For example, I have a data.frame with 40 rows and 20 columns and want to create 100 variables assigned to the name of the first row (a string):
row_name_1 <- df[1, ]
Is there a way to write a loop to do this for all 100 rows that would save the trouble of typing 40 lines of code?
I have tried using this code:
Phoneme_Features.list <- setNames(split(Phoneme_Features,
seq(nrow(Phoneme_Features))), rownames(Phoneme_Features))
The specific application for this would be to be able to search another data frame based on the values from the first data frame.

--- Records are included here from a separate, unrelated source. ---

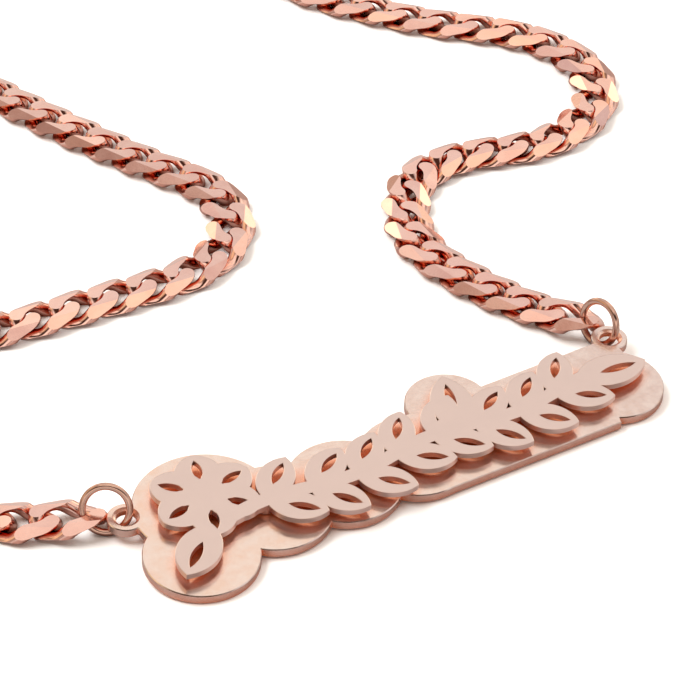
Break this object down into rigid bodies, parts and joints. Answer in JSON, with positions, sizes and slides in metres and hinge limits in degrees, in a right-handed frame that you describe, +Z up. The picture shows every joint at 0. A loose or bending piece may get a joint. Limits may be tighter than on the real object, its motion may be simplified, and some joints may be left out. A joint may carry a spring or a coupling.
{
  "type": "nameplate necklace",
  "caption": "Layered nameplate necklace: a lobed back plate with a raised pierced garland plate, hung by jump rings from a flat curb chain that lies in a wavy loop, with a clasp at the back.",
  "frame": {"origin": "middle of the laid-out necklace, on the surface it lies on", "axes": "+X along the nameplate towards its right end, +Y from the nameplate towards the clasp, +Z up off the surface"},
  "size_m": [0.0945, 0.1627, 0.0046],
  "materials": {
    "plate_metal": "satin-polished rose gold plating",
    "front_metal": "fine matte-satin rose gold plating",
    "ring_metal": "polished rose gold plating",
    "chain_metal": "mirror-polished rose gold plating"
  },
  "bodies": {
    "root": {"back_plate": "plate_metal", "front_plate": "front_metal", "jump_ring_left": "ring_metal", "jump_ring_right": "ring_metal", "chain_left": "chain_metal", "chain_right": "chain_metal", "clasp": "ring_metal", "clasp_ring_left": "ring_metal", "clasp_ring_right": "ring_metal"}
  },
  "joints": []
}
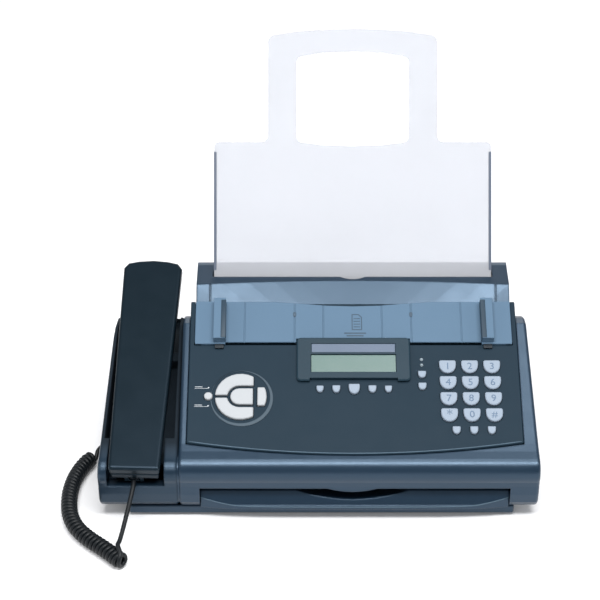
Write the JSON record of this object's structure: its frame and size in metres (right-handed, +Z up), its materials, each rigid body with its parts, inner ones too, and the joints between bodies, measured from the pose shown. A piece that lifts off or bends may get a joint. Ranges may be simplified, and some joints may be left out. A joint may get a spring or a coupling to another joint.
{
  "type": "fax machine",
  "caption": "Desktop fax machine with a corded handset, a sloping key panel with a display, paper guides and a clear upright paper support.",
  "frame": {"origin": "under the middle of the machine's bounding box, cord left out, on the surface that it stands on", "axes": "+X to the user's right, +Y towards the back, +Z up"},
  "size_m": [0.3822, 0.3401, 0.3042],
  "materials": {
    "slate_plastic": "fine grained",
    "blue_plastic": "satin",
    "bezel_plastic": "satin",
    "display": "clear window over a green display",
    "white_keys": "satin",
    "pale_keys": "satin",
    "handset_plastic": "satin",
    "clear_plastic": "clear acrylic",
    "rubber": "matt",
    "nylon": "natural nylon",
    "steel": "plated",
    "film": "film",
    "circuit_board": "lacquered",
    "plug_resin": "clear resin",
    "cord_jacket": "soft jacket"
  },
  "bodies": {
    "base": {"bottom_housing": "slate_plastic", "main_housing": "slate_plastic", "rear_housing": "slate_plastic", "handset_cradle": "slate_plastic", "exit_tray": "slate_plastic", "foot_front_left": "rubber", "foot_front_right": "rubber", "foot_rear_left": "rubber", "foot_rear_right": "rubber", "main_board": "circuit_board", "print_head": "steel", "drive_motor": "steel", "cord_lead": "cord_jacket", "cord_coil": "cord_jacket", "cord_tail": "cord_jacket", "base_plug": "plug_resin"},
    "panel": {"control_panel": "slate_plastic", "lcd_bezel": "bezel_plastic", "lcd_screen": "display", "document_ledge": "blue_plastic"},
    "guide_left": {"document_guide_left": "blue_plastic"},
    "guide_right": {"document_guide_right": "blue_plastic"},
    "guide_pinion": {"guide_pinion": "nylon"},
    "paper_support": {"paper_support": "clear_plastic"},
    "handset": {"handset_upper": "handset_plastic", "handset_lower": "handset_plastic", "handset_plug": "plug_resin"},
    "hook_switch": {"hook_switch": "nylon"},
    "platen": {"platen_roller": "rubber"},
    "motor_pinion": {"motor_pinion": "nylon"},
    "film_supply": {"film_supply_roll": "film"},
    "film_take_up": {"film_take_up_roll": "film"},
    "document_roller": {"document_roller": "rubber"},
    "key_1": {"key_1": "pale_keys"},
    "key_2": {"key_2": "pale_keys"},
    "key_3": {"key_3": "pale_keys"},
    "key_4": {"key_4": "pale_keys"},
    "key_5": {"key_5": "pale_keys"},
    "key_6": {"key_6": "pale_keys"},
    "key_7": {"key_7": "pale_keys"},
    "key_8": {"key_8": "pale_keys"},
    "key_9": {"key_9": "pale_keys"},
    "key_star": {"key_star": "pale_keys"},
    "key_0": {"key_0": "pale_keys"},
    "key_hash": {"key_hash": "pale_keys"},
    "option_key_1": {"option_key_1": "pale_keys"},
    "option_key_2": {"option_key_2": "pale_keys"},
    "option_key_3": {"option_key_3": "pale_keys"},
    "menu_key_1": {"menu_key_1": "pale_keys"},
    "menu_key_2": {"menu_key_2": "pale_keys"},
    "menu_key_3": {"menu_key_3": "pale_keys"},
    "menu_key_4": {"menu_key_4": "pale_keys"},
    "menu_key_5": {"menu_key_5": "pale_keys"},
    "side_key_1": {"side_key_1": "pale_keys"},
    "side_key_2": {"side_key_2": "pale_keys"},
    "copy_key": {"copy_key": "white_keys"},
    "start_key": {"start_key": "white_keys"},
    "stop_key": {"stop_key": "white_keys"},
    "hands_free_key": {"hands_free_key": "white_keys"},
    "mode_key": {"mode_key": "white_keys"}
  },
  "joints": [
    {"name": "panel_hinge", "type": "hinge", "parent": "base", "child": "panel", "pos_m": [0.02875, -0.00132, 0.12184], "axis": [-1, 0, 0], "range_deg": [0, 55]},
    {"name": "guide_left_slide", "type": "slide", "parent": "panel", "child": "guide_left", "axis": [1, 0, 0], "range_m": [0, 0.031]},
    {"name": "guide_right_slide", "type": "slide", "parent": "panel", "child": "guide_right", "axis": [-1, 0, 0], "range_m": [0, 0.031]},
    {"name": "guide_pinion_spin", "type": "hinge", "parent": "panel", "child": "guide_pinion", "pos_m": [0.02875, -0.02358, 0.10758], "axis": [0, -0.454, 0.891], "range_deg": [0, 446]},
    {"name": "paper_support_lift", "type": "slide", "parent": "base", "child": "paper_support", "axis": [0, 0.5299, 0.848], "range_m": [0, 0.06]},
    {"name": "handset_lift", "type": "slide", "parent": "base", "child": "handset", "axis": [0, 0, 1], "range_m": [0, 0.12]},
    {"name": "hook_switch_travel", "type": "slide", "parent": "base", "child": "hook_switch", "axis": [0, 0, 1], "range_m": [0, 0.003]},
    {"name": "platen_spin", "type": "hinge", "parent": "base", "child": "platen", "pos_m": [0.14275, -0.03401, 0.068], "axis": [1, 0, 0], "continuous": true},
    {"name": "motor_pinion_spin", "type": "hinge", "parent": "base", "child": "motor_pinion", "pos_m": [0.14275, -0.05853, 0.05327], "axis": [1, 0, 0], "continuous": true},
    {"name": "film_supply_spin", "type": "hinge", "parent": "base", "child": "film_supply", "pos_m": [0.00475, -0.07601, 0.053], "axis": [1, 0, 0], "continuous": true},
    {"name": "film_take_up_spin", "type": "hinge", "parent": "base", "child": "film_take_up", "pos_m": [0.00475, -0.10201, 0.047], "axis": [1, 0, 0], "continuous": true},
    {"name": "document_roller_spin", "type": "hinge", "parent": "base", "child": "document_roller", "pos_m": [0.02875, -0.02002, 0.093], "axis": [1, 0, 0], "continuous": true},
    {"name": "key_1_press", "type": "slide", "parent": "panel", "child": "key_1", "axis": [0, 0.454, -0.891], "range_m": [0, 0.0012], "stiffness_N_per_m": 400},
    {"name": "key_2_press", "type": "slide", "parent": "panel", "child": "key_2", "axis": [0, 0.454, -0.891], "range_m": [0, 0.0012], "stiffness_N_per_m": 400},
    {"name": "key_3_press", "type": "slide", "parent": "panel", "child": "key_3", "axis": [0, 0.454, -0.891], "range_m": [0, 0.0012], "stiffness_N_per_m": 400},
    {"name": "key_4_press", "type": "slide", "parent": "panel", "child": "key_4", "axis": [0, 0.454, -0.891], "range_m": [0, 0.0012], "stiffness_N_per_m": 400},
    {"name": "key_5_press", "type": "slide", "parent": "panel", "child": "key_5", "axis": [0, 0.454, -0.891], "range_m": [0, 0.0012], "stiffness_N_per_m": 400},
    {"name": "key_6_press", "type": "slide", "parent": "panel", "child": "key_6", "axis": [0, 0.454, -0.891], "range_m": [0, 0.0012], "stiffness_N_per_m": 400},
    {"name": "key_7_press", "type": "slide", "parent": "panel", "child": "key_7", "axis": [0, 0.454, -0.891], "range_m": [0, 0.0012], "stiffness_N_per_m": 400},
    {"name": "key_8_press", "type": "slide", "parent": "panel", "child": "key_8", "axis": [0, 0.454, -0.891], "range_m": [0, 0.0012], "stiffness_N_per_m": 400},
    {"name": "key_9_press", "type": "slide", "parent": "panel", "child": "key_9", "axis": [0, 0.454, -0.891], "range_m": [0, 0.0012], "stiffness_N_per_m": 400},
    {"name": "key_star_press", "type": "slide", "parent": "panel", "child": "key_star", "axis": [0, 0.454, -0.891], "range_m": [0, 0.0012], "stiffness_N_per_m": 400},
    {"name": "key_0_press", "type": "slide", "parent": "panel", "child": "key_0", "axis": [0, 0.454, -0.891], "range_m": [0, 0.0012], "stiffness_N_per_m": 400},
    {"name": "key_hash_press", "type": "slide", "parent": "panel", "child": "key_hash", "axis": [0, 0.454, -0.891], "range_m": [0, 0.0012], "stiffness_N_per_m": 400},
    {"name": "option_key_1_press", "type": "slide", "parent": "panel", "child": "option_key_1", "axis": [0, 0.454, -0.891], "range_m": [0, 0.0012], "stiffness_N_per_m": 400},
    {"name": "option_key_2_press", "type": "slide", "parent": "panel", "child": "option_key_2", "axis": [0, 0.454, -0.891], "range_m": [0, 0.0012], "stiffness_N_per_m": 400},
    {"name": "option_key_3_press", "type": "slide", "parent": "panel", "child": "option_key_3", "axis": [0, 0.454, -0.891], "range_m": [0, 0.0012], "stiffness_N_per_m": 400},
    {"name": "menu_key_1_press", "type": "slide", "parent": "panel", "child": "menu_key_1", "axis": [0, 0.454, -0.891], "range_m": [0, 0.0012], "stiffness_N_per_m": 400},
    {"name": "menu_key_2_press", "type": "slide", "parent": "panel", "child": "menu_key_2", "axis": [0, 0.454, -0.891], "range_m": [0, 0.0012], "stiffness_N_per_m": 400},
    {"name": "menu_key_3_press", "type": "slide", "parent": "panel", "child": "menu_key_3", "axis": [0, 0.454, -0.891], "range_m": [0, 0.0012], "stiffness_N_per_m": 400},
    {"name": "menu_key_4_press", "type": "slide", "parent": "panel", "child": "menu_key_4", "axis": [0, 0.454, -0.891], "range_m": [0, 0.0012], "stiffness_N_per_m": 400},
    {"name": "menu_key_5_press", "type": "slide", "parent": "panel", "child": "menu_key_5", "axis": [0, 0.454, -0.891], "range_m": [0, 0.0012], "stiffness_N_per_m": 400},
    {"name": "side_key_1_press", "type": "slide", "parent": "panel", "child": "side_key_1", "axis": [0, 0.454, -0.891], "range_m": [0, 0.0012], "stiffness_N_per_m": 400},
    {"name": "side_key_2_press", "type": "slide", "parent": "panel", "child": "side_key_2", "axis": [0, 0.454, -0.891], "range_m": [0, 0.0012], "stiffness_N_per_m": 400},
    {"name": "copy_key_press", "type": "slide", "parent": "panel", "child": "copy_key", "axis": [0, 0.454, -0.891], "range_m": [0, 0.0012], "stiffness_N_per_m": 400},
    {"name": "start_key_press", "type": "slide", "parent": "panel", "child": "start_key", "axis": [0, 0.454, -0.891], "range_m": [0, 0.0012], "stiffness_N_per_m": 400},
    {"name": "stop_key_press", "type": "slide", "parent": "panel", "child": "stop_key", "axis": [0, 0.454, -0.891], "range_m": [0, 0.0012], "stiffness_N_per_m": 400},
    {"name": "hands_free_key_press", "type": "slide", "parent": "panel", "child": "hands_free_key", "axis": [0, 0.454, -0.891], "range_m": [0, 0.0012], "stiffness_N_per_m": 400},
    {"name": "mode_key_press", "type": "slide", "parent": "panel", "child": "mode_key", "axis": [0, 0.454, -0.891], "range_m": [0, 0.0012], "stiffness_N_per_m": 400}
  ],
  "couplings": [
    {"joint": "hook_switch_travel", "follows": "handset_lift", "ratio": 0.025},
    {"joint": "guide_right_slide", "follows": "guide_left_slide", "ratio": 1},
    {"joint": "guide_pinion_spin", "follows": "guide_left_slide", "rad_per_m": 250},
    {"joint": "motor_pinion_spin", "follows": "platen_spin", "ratio": -3.6667}
  ]
}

I have 2 data frames: Phoneme_Features and Phonetic_Dictionary (with 130,000 rows). Phoneme features is data frame where each row corresponds to around 20 phonetic features (e.g. F = consonant = 1, vowel = 0, labial = 1, dental = 1, etc). The Phonetic_Dictionary contains 130,000 words with the corresponding phonetic transcription (e.g. phonetics F AH0 N EH1 T IH0 K S) I want to use the new variables to replace the values of another data frame (stored as factors) so that I can search items in the second data frame by the features in the first data frame (Phoneme Features).
I would like to be able to search Phonetic_Dictionary and return every entry in which the first column contains a value of 1 for consonant. In other words, to be able to search the dictionary for all entries with an initial consonant, or final high vowel, or any other feature from the first data frame Phoneme_Features.